Nasib sama dirasakan Soeharto. Dinasti yang dibangun selama kurang lebih 32 tahun berakhir dalam momen berdarah 1998. Mahasiswa dan rakyat bersatu bangkit melawan ketidakbecusan dan ketidakberesan pemerintah dalam mengatasi permasalahan negeri. Tak dipernah dibayangkan olehnya bahwa tahta yang selama ini diduduki dengan nyaman akan berakhir dengan cara yang sangat tragis. Sebuah konsekuensi logis dari amanah. Di era reformasi saat ini, seorang SBY saja yang memiliki kapasitas leadership yang cukup baik toh tak pernah sunyi dari kritik tajam dan pergolakan rakyatnya yang tidak setuju dengan kebijakan yang ia ambil. Jika dengan kapasitas seperti Pak SBY saja masih terus diterpa perlawanan dari mahasiswa dan rakyat, apatah lagi pastinya akan semakin marak saat negeri ini dipimpin oleh seorang boneka asing yang tidak memiliki kapasitas. Karena sesungguhnya teko hanya akan mengeluarkan isinya. Boleh jadi demonstrasi akan hadir tiap bulannya bukan lagi per periode waktu seperti saat SBY memerintah.
The last but not least. Semua janji-janji politik saat kampanye yang dilontarkan Jokowi pastinya akan ditagih oleh semua rakyat Indonesia tanpa terkecuali. Seyogyanya kita selalu ingat makna esensial dari demokrasi itu sendiri. Bahwasanya demokrasi yang berkuasa adalah rakyat. Rakyat punya hak penuh mengawasi pemerintahnya dank arena itu pula rakyat punya hak kuasa dalam mengkritisi pemerintah saat kebijakan yang ia ambil tak pro rakyat.
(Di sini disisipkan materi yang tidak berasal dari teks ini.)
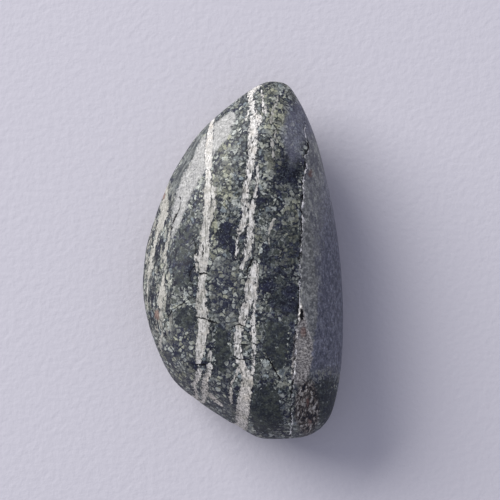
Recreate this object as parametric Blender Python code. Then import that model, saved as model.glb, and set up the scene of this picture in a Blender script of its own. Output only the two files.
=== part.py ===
"""A tumbled piece of banded serpentine, lying on its flat spot.

Blender 4.5, metres, +Z up. The stone's length runs along Y, its narrow tip at +Y, and the origin is under the
middle of its box, on the surface that it rests on. Run it with blender --background --python part.py.
"""

import math

import bmesh
import bpy
import numpy as np
from mathutils import Vector, noise

# Driving dimensions, in millimetres
LENGTH = 38.0
THICKNESS = 11.2
RIM_HEIGHT = 4.9
KEEL_DEPTH = 5.15

# The stone's outline seen from above, from the tip clockwise, in millimetres from the middle of its box
OUTLINE = (
    (3.05, 19.00),
    (4.75, 18.68),
    (5.50, 17.65),
    (6.55, 15.80),
    (7.80, 12.70),
    (8.75, 9.10),
    (9.70, 4.70),
    (10.35, -0.20),
    (10.64, -5.80),
    (10.45, -10.75),
    (9.86, -14.55),
    (8.85, -17.25),
    (6.95, -18.65),
    (3.90, -19.00),
    (1.62, -18.90),
    (-0.75, -17.65),
    (-2.65, -16.55),
    (-4.65, -15.20),
    (-7.30, -12.95),
    (-8.95, -9.90),
    (-10.20, -6.10),
    (-10.68, -2.60),
    (-10.30, 1.50),
    (-9.35, 4.70),
    (-7.90, 8.50),
    (-5.65, 12.30),
    (-4.10, 14.15),
    (-2.65, 15.50),
    (-0.30, 17.35),
    (1.70, 18.65),
)
STEPS_PER_OUTLINE_POINT = 10

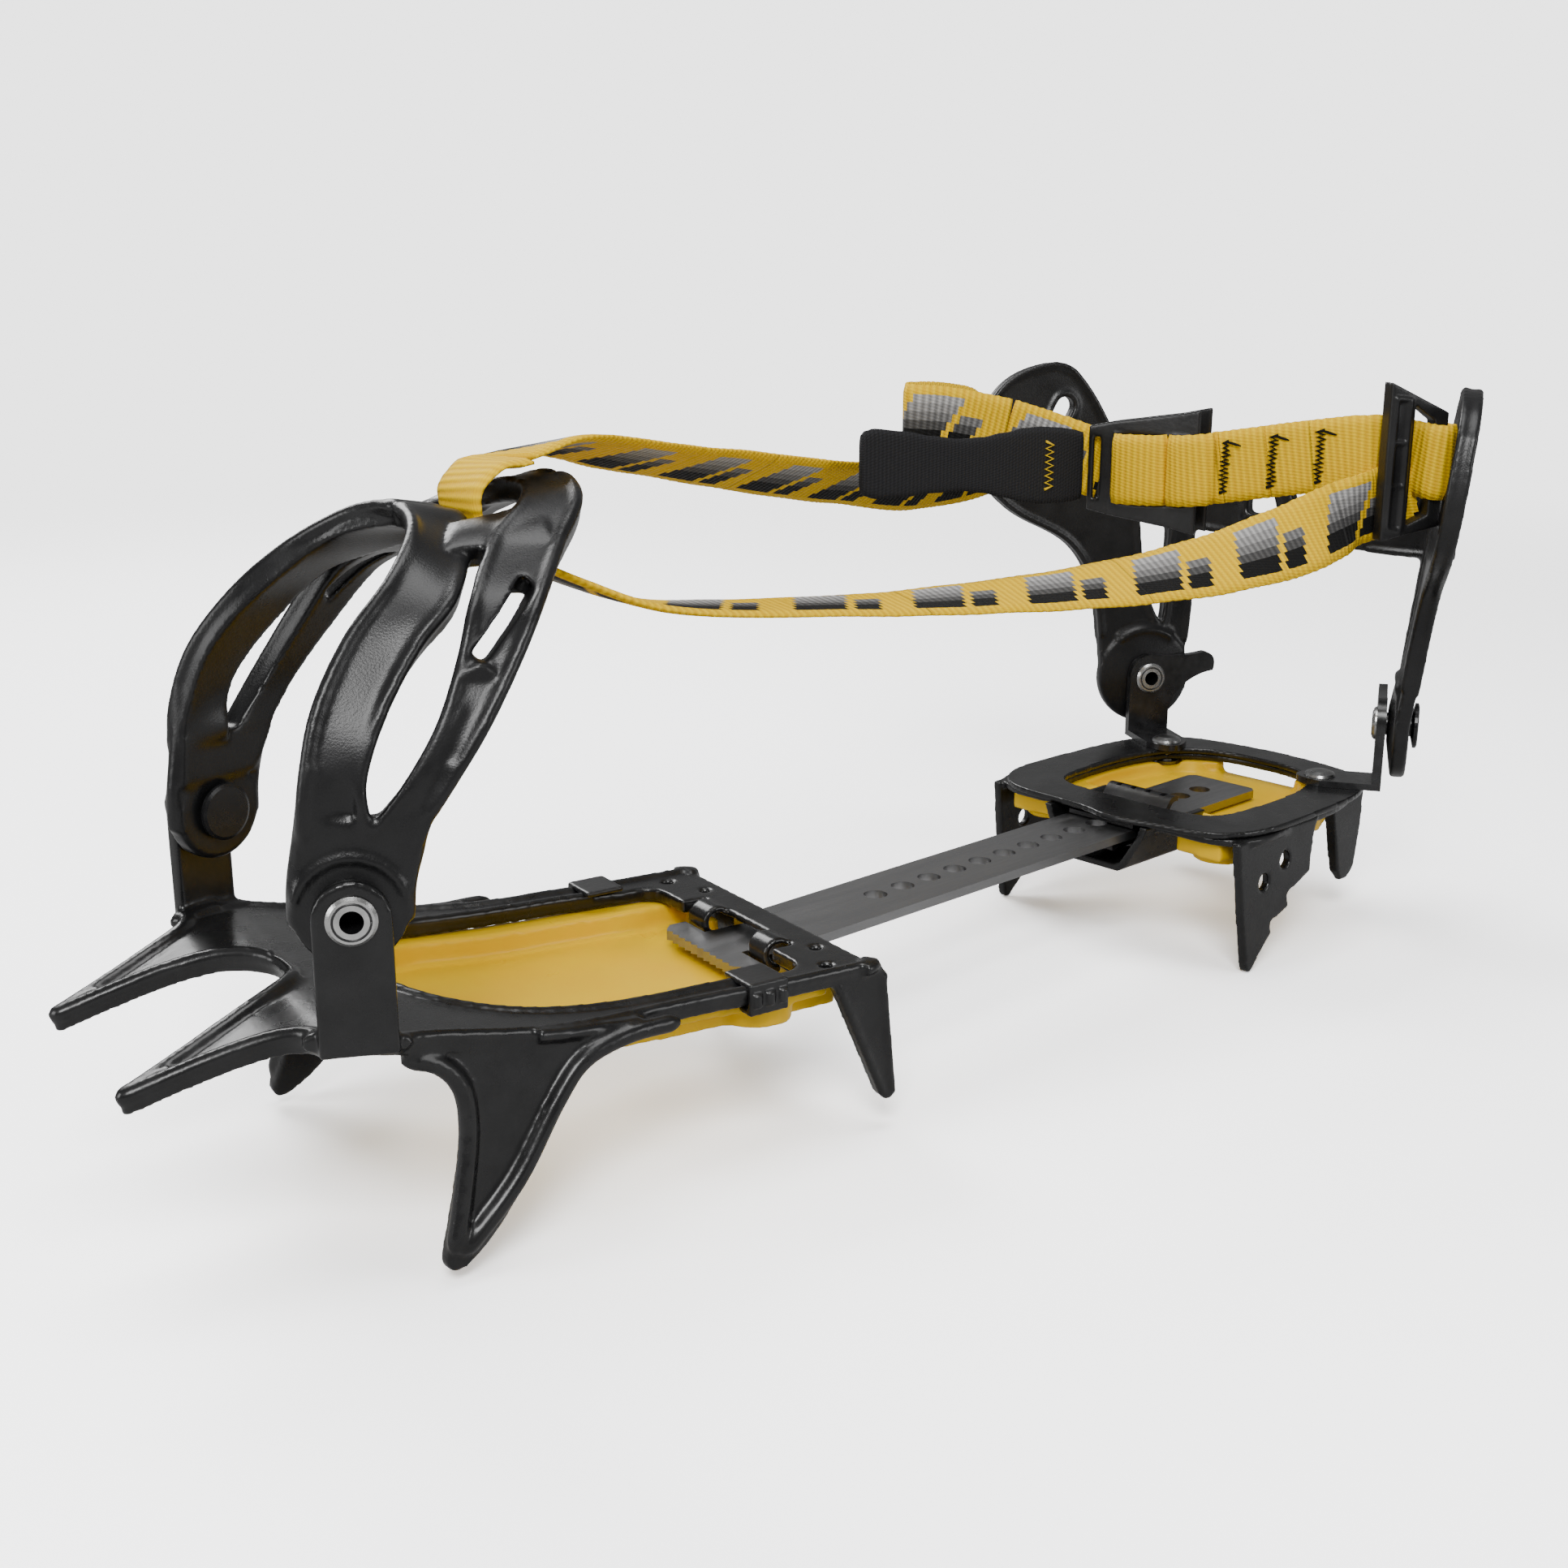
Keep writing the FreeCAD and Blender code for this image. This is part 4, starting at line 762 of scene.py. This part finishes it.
def dense(stations, step=3.0):
    """The same ribbon with a station about every step, so that cutting it leaves its shape alone."""
    points = [Vector(s[:3]) for s in stations]
    line = spline(points, step)
    out, k = [], 0
    for i in range(len(points) - 1):
        count = max(1, round((points[i + 1] - points[i]).length / step))
        a, b = Vector(stations[i][3:6]), Vector(stations[i + 1][3:6])
        for j in range(count):
            t = j / count
            w = a.lerp(b, t * t * (3 - 2 * t)).normalized()
            out.append((*line[k], *w))
            k += 1
    out.append((*line[k], *Vector(stations[-1][3:6]).normalized()))
    return out


def cut_at(stations, x):
    """Splits stations in two at a given x, both halves sharing the cut."""
    for i in range(len(stations) - 1):
        a, b = stations[i], stations[i + 1]
        if (a[0] - x) * (b[0] - x) <= 0 and a[0] != b[0]:
            t = (x - a[0]) / (b[0] - a[0])
            mid = tuple(p + (q - p) * t for p, q in zip(a, b))
            return stations[:i + 1] + [mid], [mid] + stations[i + 1:]
    return stations, []


NEAR = [(156.3, -53.0, 77.2, 5), (153.9, -50.3, 76.0, 5), (149.8, -47.0, 74.6, 5), (145.5, -46.0, 73.8, 5),
        (135, -44.6, 71.4, -18), (123.4, -42.6, 68.6, -35), (103, -37.9, 65.3, -55),
        (83, -31.6, 63.4, -66), (63, -25.8, 62.8, -74), (44, -20.4, 63.0, -80), (26, -15.4, 63.5, -85),
        (8, -10.6, 64.7, -88), (-9, -6.2, 66.0, -90), (-25, -1.6, 68.2, -94), (-39.5, 3.4, 74.0, -98),
        (-50.0, 7.6, 79.5, -102)]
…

Secara pribadi setelah melihat berbagai macam konsepsi yang berkembang dan pergolakan peta politik pasca pilpres saya bisa mengambil sebuah antitesa sementara yang boleh jadi menjadi nyata di kemudian hari. Pemerintahan Jokowi JK tidak akan bertahan hingga 5 tahun. Ada banyak faktor yang menjadi analisis tersendiri akan hal ini. Namun baiknya sekarang kita sama-sama menjadi saksi momentum demi momentum itu. Pendukung Probowo Hatta baiknya tetap optimis bahwasanya ada rencana yang telah diskenariokan Sang Pencipta kepada negeri ini. Kelak kebenaran akan menang. Hanya saja kita masih dituntut untuk bersabar lebih saat ini sembari terus berjuang, bekerja dan berdoa. Rasa minder dan krisis kepercayaan diri sejatinya sekarang ada pada diri pendukung presiden terpilih. Sayang semuanya sudah menjadi bubur. Momentum itu sudah berlalu dan tak mungkin diputar kembali. Bahasa penyesalan memang datangnya selalu di akhir. Kini duduk terpaku sembari menggigit dua jari. Tak sadar waktu berlalu. Salam Gigit Jari…!!!